5 Ways to Navigate Company Structure Change
This article was updated on August 22, 2018.
Changes in reporting structure can happen for any number of reasons, such as a merger or acquisition or a new executive joins with a new charter. While the outcome can be positive for the business, company structure change can create questions and challenges for management and employees.
For HR leaders, it's important to have a plan in place to manage communication, relationship building, concerns and other issues before they arise to help ensure a smooth transition. In fact, the ability to handle change management is so key that experience with a major transformation is one of the top desired traits in an HR leader, according to The Society for Human Resource Management (SHRM).
Here are five ways HR leaders can navigate a reorganization to maximize ROI and minimize fears.
1. Take a Proactive Role
HR leaders should take a proactive role in structuring, rolling out and supporting communications. In some cases, communication will initially come from management and then be bolstered by HR. However, HR should drive a central message that explains what's behind the structure change, why change can help a business better achieve its goals and how workers will be impacted. Focus on the benefits for the organization and the worker, while being realistic about the potential adjustment period that lies ahead.
2. Inspire Hope and Confidence
One of the biggest fears employees are likely to voice during a reorganization are those around stability and security. Restructuring may mean an employee is let go, given different responsibilities or assigned to a new team. HR teams should assure individuals they're not in danger of being let go. At the same time, on a larger scale, fears can be dealt with by systematically focusing on the advantages that a reorganization will bring to the business, individual departments and even specific jobs.
3. Provide Guidelines for Connection
Connecting managers with their new employees as soon as possible after a structure change should be a major boon to the initiative's success overall. Disbanding long-established teams can be hard on people, so create guidelines that encourage managers to reach out to their new employees and be available to those employees who might be leaving their team. Recommend timelines for team meetings and other points of communication that can help establish a rapport. It's also useful to think about ways to help employees maintain relationships with previous team members.
4. Focus on Integration
Often, changes in structure point toward one goal — efficiency. Ultimately, the desire to focus resources toward shared goals is about eliminating waste and generating more results for the organization's bottom line. HR leaders can help get people excited about structure changes by highlighting the potential to have a larger impact on the business' operations and future direction.

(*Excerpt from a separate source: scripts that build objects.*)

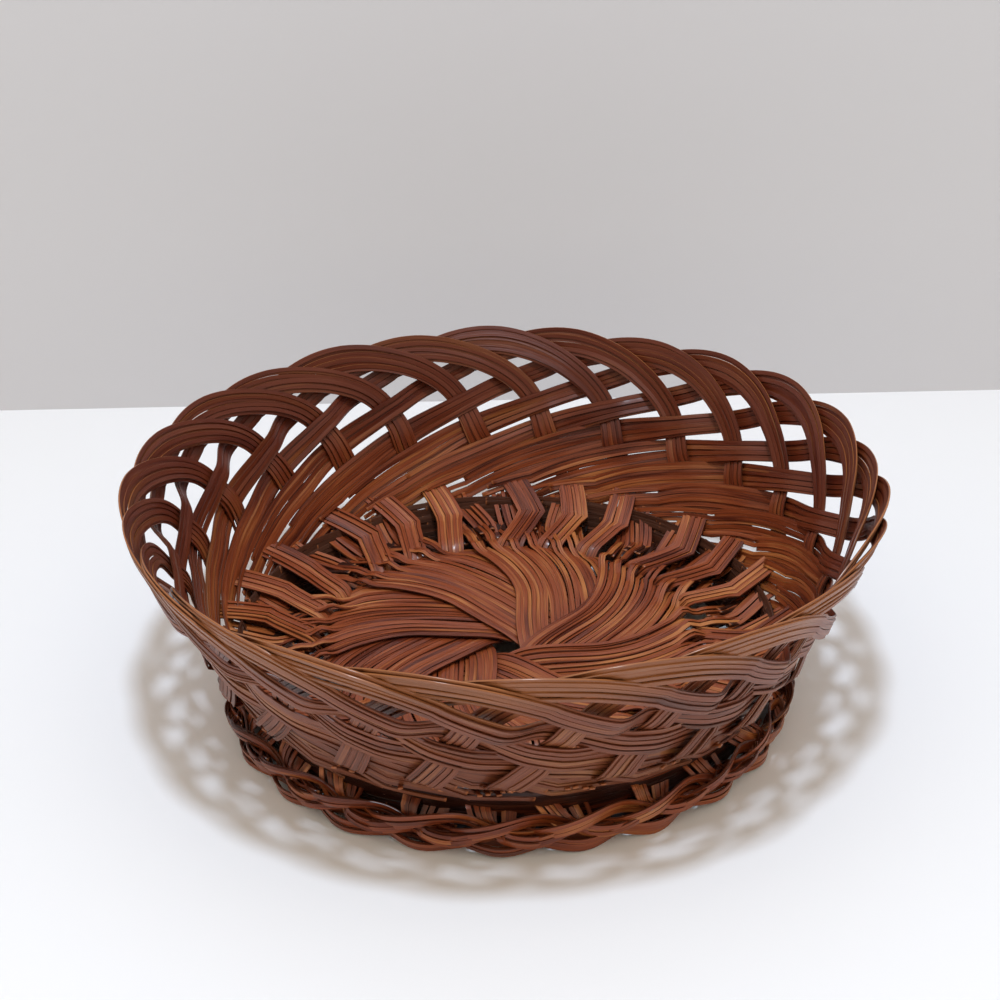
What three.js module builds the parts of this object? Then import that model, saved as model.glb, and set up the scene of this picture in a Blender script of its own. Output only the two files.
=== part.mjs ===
// A round open basket woven from 24 flat bundles of rattan, called stakes. Units are mm, +Z is up.
// The origin is the middle of the foot on the table. Angles are in degrees, anticlockwise from +X.
// One stake is one unbroken bundle: from its cut end in the foot plait it comes up under the floor,
// crosses the floor beside the middle hole, kinks up into the wall, arches over the rim and weaves
// down round the wall to its second cut end.
import * as THREE from 'three';

// Counts
const bandCount = 8;
const stakesPerBand = 3;

// The rattan bundle in the wall
const bundleWidth = 9;
const bundleThickness = 1.8;
const clearance = 0.6;

// The wall, measured to the middle of the woven sheet
const rimRadius = 140;
const rimHeight = 94.7;
const wallFootRadius = 113;
const wallFootHeight = 25.5;
const wallBow = 4.2;
const kneeHeight = 36;
const weaveDip = 4.4;
const weaveDipAngle = 140;

// The floor
const kinkRadius = 96;
const kinkSpread = 11.5;
const floorMiddleHeight = 15.5;
const floorEdgeHeight = 23;
const holeRadius = 5.2;
const floorBundleWidth = 12.6;
const floorBundleGap = 0.4;
const floorBundleThickness = 1.45;
const floorClearance = 0.35;
const bandTurn = 11.3;

// The swap ring of the floor, where the upper bundles dive between the lower ones
const tailSwirl = 10;
const fullWidthRadius = 40;
const sweepRadius = 52;
const thickenRadius = 57;
const stackFullRadius = 62;
const swapRadius = 74.7;
const swapReach = 3.2;
const swapWidth = 3.7;
const swapThickness = 2.6;
const swapStackShare = 0.8;
const fanStartRadius = 80;
const swapEndRadius = 88;
const floorEndRadius = 92;

// The plaited foot
const footRadius = 105.5;
const footFlare = 0.2;
const plaitRise = 8;
const plaitDepth = 3;
const plaitWidth = 5.4;
const plaitThickness = 2.9;
const plaitSpan = 39;
const plaitEntryTurn = 2.25;
const plaitPhase = 135;
const tailBend = 6;
const footSink = 0.5;

// The path of a stake up the wall and over the rim: degrees round from its rim notch, and the share
// of the way up from the kink to the crest
const kinkTurn = -49;
const wallCourse = [
  [-46.5, 0.093],
  [-43, 0.216],
  [-40, 0.355],
  [-38.1, 0.502],
  [-35.3, 0.657],
  [-31, 0.79],
  [-25.2, 0.903],
  [-18.5, 0.977],
  [-11.8, 1],
  [-5.5, 0.98],
  [0, 0.926],
  [5.3, 0.859],
];
const descentEnd = [68, 0.12];
const spreadEndHeight = 60;
const weaveSides = [2.3, -1, 1, -1, -1.6];
const firstCrossing = 3;
const archLayerStart = -28;
const archLayerEnd = 7;
const crestTurn = -11;
const holdShare = 0.75;

// How finely the curves are followed
const riseSteps = 19;
const searchSteps = 400;
const plaitSteps = 16;
const bendSteps = 6;
const sweepStep = 13;
const slopeReach = 0.05;

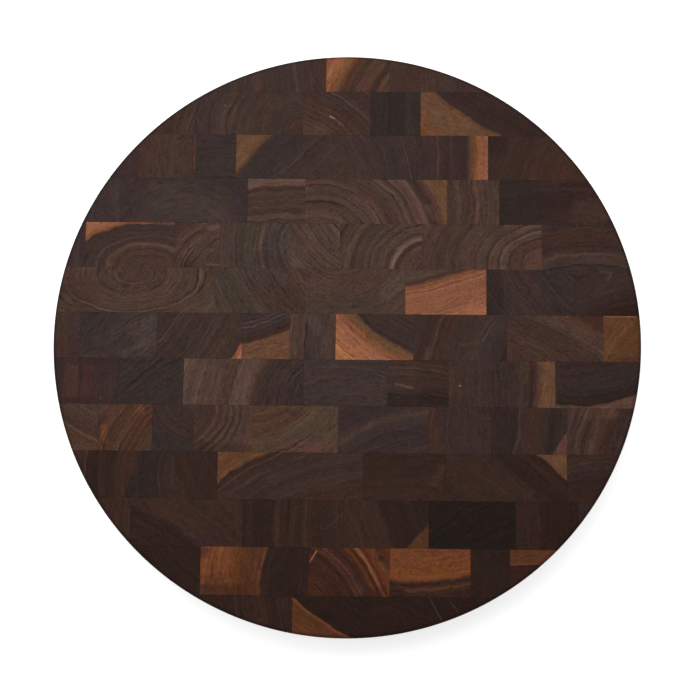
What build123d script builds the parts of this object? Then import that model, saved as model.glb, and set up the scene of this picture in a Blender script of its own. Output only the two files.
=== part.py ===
from build123d import *
import os

# Round chopping block of end-grain walnut. Upright blocks stand side by side in rows, each with its
# growth rings showing on the top and bottom faces. The rows are glued to each other, and the
# slab is then turned round and its two edges are rounded over.
#
# Millimetres. The origin is the centre of the lower face, +Z is up, and +Y points to row 1.

# Finished disc
diameter = 406.4
thickness = 50.8
edge_round = 2.0

# What the rim leaves of the first and the last row, measured on the disc's middle line. The rows
# between those two share the rest evenly.
first_row_height = 26.4
last_row_height = 28.0

# How far the cuts reach past the disc
cut_overrun = 10.0

# Upright joints of each row from left to right, as shares of the disc's radius, with row 1 first
joint_shares_by_row = (
    (-0.295, -0.080, 0.142, 0.305),
    (-0.534, -0.160, 0.076, 0.250),
    (-0.731, -0.531, -0.390, -0.007, 0.236, 0.484),
    (-0.785, -0.347, -0.148, 0.342, 0.522),
    (-0.903, -0.596, -0.437, -0.194, -0.025, 0.257, 0.667),
    (-0.452, -0.143, 0.200, 0.476, 0.780),
    (-0.908, -0.646, -0.355, -0.193, -0.036, 0.228, 0.544, 0.871),
    (-0.770, -0.550, -0.143, 0.142, 0.347, 0.707),
    (-0.834, -0.651, -0.511, -0.315, -0.024, 0.281, 0.490, 0.745),
    (-0.571, -0.427, 0.062, 0.337, 0.742),
    (-0.715, -0.338, -0.002, 0.281, 0.570, 0.778),
    (-0.476, -0.117, 0.153, 0.420, 0.550),
    (-0.168, 0.271),
)

radius = diameter / 2
cut_reach = radius + cut_overrun
inner_row_count = len(joint_shares_by_row) - 2
inner_row_height = (diameter - first_row_height - last_row_height) / inner_row_count


def row_edges():
    """Y of the top edge of row 1, of the glue lines under each row in turn, and of the last bottom edge."""
    first_glue_line = radius - first_row_height
    glue_lines = [first_glue_line - place * inner_row_height for place in range(inner_row_count + 1)]
    return [cut_reach, *glue_lines, -cut_reach]


def finished_disc():
    """The whole block as one round slab with both edges rounded over."""
    at_floor = (Align.CENTER, Align.CENTER, Align.MIN)
    slab = Cylinder(radius, thickness, align=at_floor)
    return fillet(slab.edges().filter_by(GeomType.CIRCLE), edge_round)


def upright_block(disc, left, right, lower, upper):
    """The part of the disc that one upright block fills."""
    centre = Pos((left + right) / 2, (lower + upper) / 2, thickness / 2)
    blank = centre * Box(right - left, upper - lower, thickness + 2 * cut_overrun)
    return (disc & blank).solid()


def row_blocks(disc, joint_shares, lower, upper):
    """The blocks of one row from left to right."""
    edges = [-cut_reach, *(share * radius for share in joint_shares), cut_reach]
    return [upright_block(disc, left, right, lower, upper) for left, right in zip(edges, edges[1:])]


def row_nodes(name, blocks):
    """Names the blocks of one row. The two blocks at each end share a node, the others have their own."""
    nodes = [(f"{name}_left_pair", blocks[:2])]
    inner = blocks[2:]
    if len(inner) > 1:
        nodes.append((f"{name}_right_pair", inner[-2:]))
        inner = inner[:-2]
    nodes += [(f"{name}_block_{place}", [block]) for place, block in enumerate(inner, start=3)]
    return nodes


def main():
    os.makedirs("parts", exist_ok=True)
    disc = finished_disc()
    edges = row_edges()
    for row, joint_shares in enumerate(joint_shares_by_row, start=1):
        blocks = row_blocks(disc, joint_shares, edges[row], edges[row - 1])
        for node, solids in row_nodes(f"row_{row:02d}", blocks):
            export_step(Compound(label=node, children=solids), f"parts/{node}.step")


main()
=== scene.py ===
from math import cos, hypot, pi, radians, sin

import bmesh
import bpy
from mathutils import Matrix, Vector


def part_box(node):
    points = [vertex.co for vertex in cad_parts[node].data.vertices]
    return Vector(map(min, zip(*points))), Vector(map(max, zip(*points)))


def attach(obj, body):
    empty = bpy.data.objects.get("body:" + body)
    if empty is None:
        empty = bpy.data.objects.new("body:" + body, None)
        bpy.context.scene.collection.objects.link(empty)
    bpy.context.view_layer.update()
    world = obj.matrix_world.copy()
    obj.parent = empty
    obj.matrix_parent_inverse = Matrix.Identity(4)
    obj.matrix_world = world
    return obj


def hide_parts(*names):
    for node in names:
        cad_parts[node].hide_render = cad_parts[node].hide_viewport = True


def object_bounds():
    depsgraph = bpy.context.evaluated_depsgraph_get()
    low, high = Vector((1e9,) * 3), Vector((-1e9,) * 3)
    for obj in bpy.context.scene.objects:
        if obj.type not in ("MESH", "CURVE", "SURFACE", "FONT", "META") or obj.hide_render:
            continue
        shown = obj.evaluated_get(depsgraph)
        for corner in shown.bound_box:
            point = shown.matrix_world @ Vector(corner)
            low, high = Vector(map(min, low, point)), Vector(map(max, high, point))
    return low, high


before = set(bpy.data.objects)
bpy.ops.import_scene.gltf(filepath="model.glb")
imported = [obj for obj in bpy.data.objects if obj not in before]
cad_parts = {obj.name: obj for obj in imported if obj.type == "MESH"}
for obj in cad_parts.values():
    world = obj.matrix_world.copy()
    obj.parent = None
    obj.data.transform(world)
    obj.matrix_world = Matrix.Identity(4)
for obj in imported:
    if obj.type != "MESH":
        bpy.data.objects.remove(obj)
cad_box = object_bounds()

# Round chopping block of end-grain walnut, dressed block by block. Each block of the frame is built
# again with a fine chamfer along its glue lines and a rounded edge at the rim, and each has its own
# growth rings. Lengths are in millimetres, except where a comment says metres.

MM = 0.001
radius = (cad_box[1].x - cad_box[0].x) / 2 / MM
top = cad_box[1].z / MM
past_rim = 2 * radius

# Edges of the blocks
rim_round = 2.0
seam_chamfer = 0.08
rim_steps = 1080
round_steps = 8
flat_face = 0.9999
same_place = 0.05
same_point_metres = 1e-7
sharp_degrees = 30

# Takes the height out of a vector
LEVEL = (1.0, 1.0, 0.0)

# Wood changes slowly along its grain, so heights count for little
grain_stretch = 0.05
pith_lean = (0.03, -0.02)

# Waves in the growth rings: length and reach of each
RING_WAVES = ((22.0, 5.0), (7.0, 1.8), (2.6, 0.7))

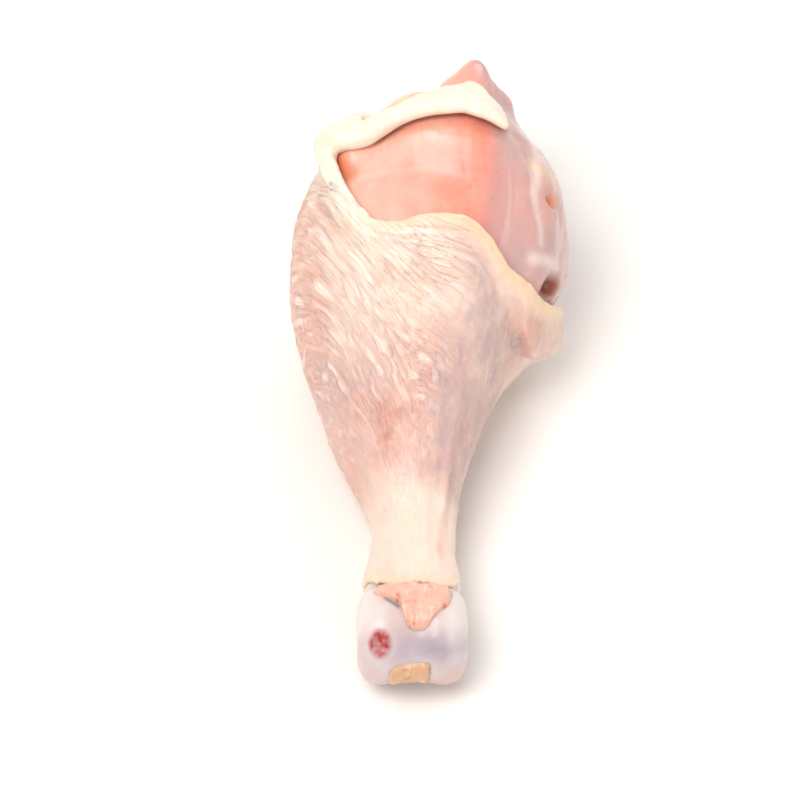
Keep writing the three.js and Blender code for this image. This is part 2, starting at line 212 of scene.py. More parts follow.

5. Solve Challenges as They Come
Every company structure change brings challenges, whether it be interpersonal conflicts, a lack of clarity or decreased engagement. HR leaders should endeavor to create a safe place where managers and employees can feel free to share their concerns. In turn, HR leaders can use this feedback to loop in other managers and the C-suite and address issues before they turn into larger programs.
HR leaders should play an integral role in helping businesses navigate complex restructuring. From leading communication to emphasizing the power of efficiency, HR leaders can help their organizations smoothly report structure changes and capture the ROI on these complex but important strategic moves.